Ahmad specifically referred to Section 2 Chapter 5 of the regulation, which defines sexual violations to include “touch, rub, grope, hold, embrace, kiss and/or rub one’s body against parts of the victim body without the victim’s consent”.

“In religion and in common morality, such actions are unacceptable even with consent,” he added.

“It just implies that if it’s with the victim’s consent, then it’s okay. You can sleep with any woman if she consents. You can touch any part of a woman’s body with her consent. You can kiss her, rub her. This is dangerous,” he said, adding: “In religion and in common morality, such actions are unacceptable even with consent.”

But Makarim said: “Because this regulation is about sexual violence, it has to define clearly what sexual violence is. It is a sex act by force. By force means without consent. If sexual intercourse were done under consent, it’s not sexual violence. But it does not necessarily mean adultery becomes acceptable.”

He refuted allegations by religious groups that his ministry did not involve religious figures in outlining the regulation, saying he invited senior lecturers, academics and university officials. “Most of them are religious people and all of them are against adultery,” he said.

At the implementation level, this new regulation requires every university to have a special task force for combating sexual violence. “And this task force should involve lecturers, professors, university officials and even students,” he added.

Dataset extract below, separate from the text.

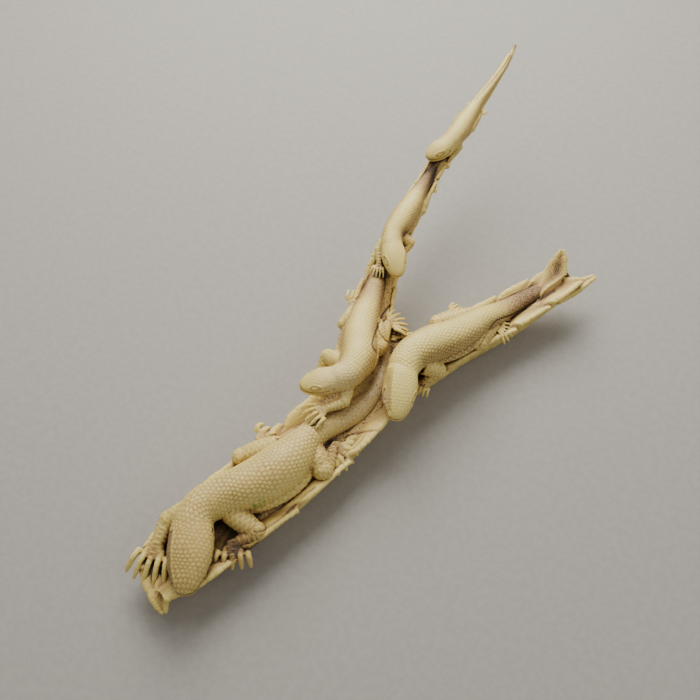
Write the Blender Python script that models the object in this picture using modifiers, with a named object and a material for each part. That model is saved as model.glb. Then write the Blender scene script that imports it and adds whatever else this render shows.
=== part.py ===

Muhammadiyah, the country’s second-largest Islamic organisation, urged the ministry to revise the decree. It also said sanctions for institutions where cases of sexual violence take place, including withdrawing funding and lowering their accreditation status, are excessive.

But Nizar Ali, secretary general of the Ministry of Religious Affairs, defended the new decree, saying its rules are intended to protect victims.